I began by agreeing with Art Coleman that it is important to keep in mind that none of the Court’s decisions on the use of racial preferences in university admissions — Bakke, Gratz, Grutter, and Fisher I and II — has reversed any of the other decisions.

And those decisions, while unfortunately keeping the door open for racial preferences, have also put constraints on their use.   In a word, schools must document that the use of such preferences is the only way to achieve the “educational benefits” of a “diverse” student body.  I had elaborated on those constraints for IHE here (Fisher II), as I had earlier for the Chronicle of Higher Education here (Fisher I).

And despite Mr. Coleman’s rather inartful suggestion that schools “Forget the law,” he’s actually made clear over the years that they should not do so, and has himself described the hoops that need to be, and should be, jumped through.  He’s not the only left-of-center person to recognize this reality; Mark Yudof and Rachel Moran made the same point, post–Fisher II, in the Chronicle of Higher Education.

I corrected Mr. Coleman’s suggestion that all of the justices accept the purported “educational benefits” of “diversity” as being a “compelling” enough interest to justify racial discrimination.  There’s certainly no reason to think that the Chief Justice, let alone Justice Alito, let alone Justice Thomas, would be unwilling to overturn Grutter.

I also corrected Mr. Coleman’s suggestion that treating people without regard to skin color somehow deprives them of their “dignity,” to use Justice Kennedy’s word of the moment, which Mr. Coleman had quoted.

And then, as Ms. Thorne notes, I structured the rest of my remarks around the three choices that schools now have in the wake of Fisher II with regard to the way they use admission preferences on the basis of race and ethnicity.

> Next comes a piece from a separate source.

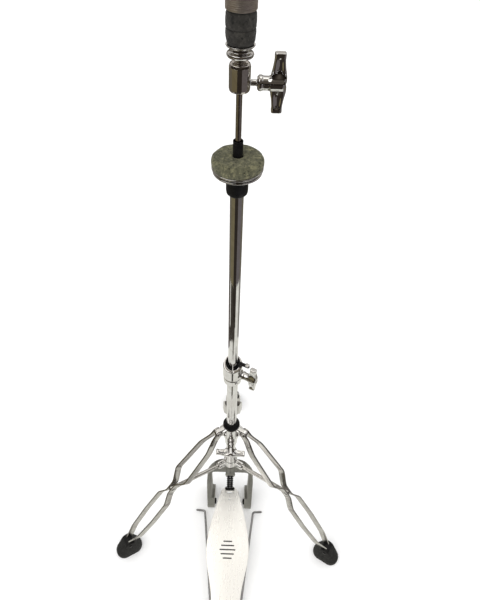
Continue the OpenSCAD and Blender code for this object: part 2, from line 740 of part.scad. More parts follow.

The first and best choice is simply to end the use of racial preferences.  This is not a complete pipe dream:  Most schools, indeed, do not use preferences, if for no reason other than the fact that they are not terribly selective.  One hopes that some schools, whose use of preferences in only marginal, might be persuaded to take the pledge and adopt colorblind admissions.  Consider, after all, the strong pros for that approach, and the strong cons against continued discrimination; Ms. Thorne summarized what I said this way:

  1. Not factoring race into admissions is what most people favor, as the Gallup poll showed.
  2. There are no legal problems with not using racial preferences.
  3. It is fairer. Poverty and privilege come in all colors. Using skin color as a proxy for disadvantage is unjust.
  4. It avoids the costs of discrimination, including stigmatization, resentment, mismatch, and encouragement of an unhealthy obsession with race that spills over into protests. 

The second choice schools might adopt is to continue to use racial and ethnic admission preferences, but to do so in a way that is legal — that is, that jumps through the hoops that the Supreme Court has set out.  On this point, I noted that the courts might be headed to requiring extensive documentation of the necessity for using racial preferences before they can be used, analogous to the “disparity studies” now required prior to using such preferences in government contracting.  Professor George La Noue, of the University of Maryland/Baltimore County, is an expert on the latter and has made this point; I also noted that these studies can be expensive and must be frequently updated.

The third choice available to schools is, I noted, the worst choice but the one that many would, alas, make:  To use racial preferences illegally.

Morality aside, the problem with breaking the law here is that you’ll be caught.  Our organization, the Center for Equal Opportunity, has filed many, many FOIA requests with universities over the years, and that’s not going to change.  We will ask for all documents related to the various hoops that schools are supposed to jump through:  for example, the studies mentioned above that Justice Kennedy wants done, the consideration of race-neutral alternatives, the periodic review of racially preferential measures, and so forth.  Schools that respond that they have no such records are admitting that they have not jumped through those hoops; you cannot do all this without a paper trail.

And they’ll be sued. CEO will turn over this information to a litigating organization, or to Edward Blum’s lawyers, or at least to friendly members in a state legislature, and the fun will begin.

Brisk Business Likely

Initial indications are that we’ll have plenty of business.  Inside Higher Ed had a story recently on its latest survey of college and university admission directors, and it contains much of interest.

For example, “in a potentially notable finding, a significant minority of college admissions directors now say (in contrast to past surveys but consistent with the views of many advocates for Asian-American applicants) that their colleges generally admit only Asian applicants with higher grades and test scores than other applicants.”  That is, four out of ten directors at both public and private schools indicated that they believe Asian-American applicants are held to a higher standard at “some” places; and 41 percent of public-school respondents and 30 percent of private-school respondents admitted that this was the case at their own university or college.  That is, indeed, “notable.”

Another juicy tidbit has to do with the Supreme Court ruling in Fisher II.  The new IHE report notes that the Court “cited the research the school did over the years to show why it needed to consider race in admissions — and the decision said that colleges need to have conducted such studies to consider race.” But, the report continues, the recent “survey results suggest that relatively few colleges have done or plan to do such studies.”  Indeed, “only 13 percent of colleges said they conducted studies similar to those the Supreme Court cited as making the Texas approach legal. And only 24 percent said they planned to either start or continue such studies.” And this, the report correctly notes, “could make some colleges vulnerable to lawsuits.”

To look at it another way, three out of four schools interpret Fisher as giving them a green light to engage in admissions discrimination for the foreseeable future, and only 4 percent said they planned to change admissions practices in light of the Court’s ruling.
Trustees and alumni should take note of this, by the way.  No matter how sympathetic one is to political correctness, it’s irresponsible for a school to break the law and set itself up for a ruinous lawsuit.

Which brings us back again to my main message for the college officials:  You’re being watched.  If you use racial preferences, we’ll find out.  You’ll then be required by the FOIA laws to document that you have jumped through the hoops that the Supreme Court has set out; and if you can’t do that, you will be sued, and you will lose.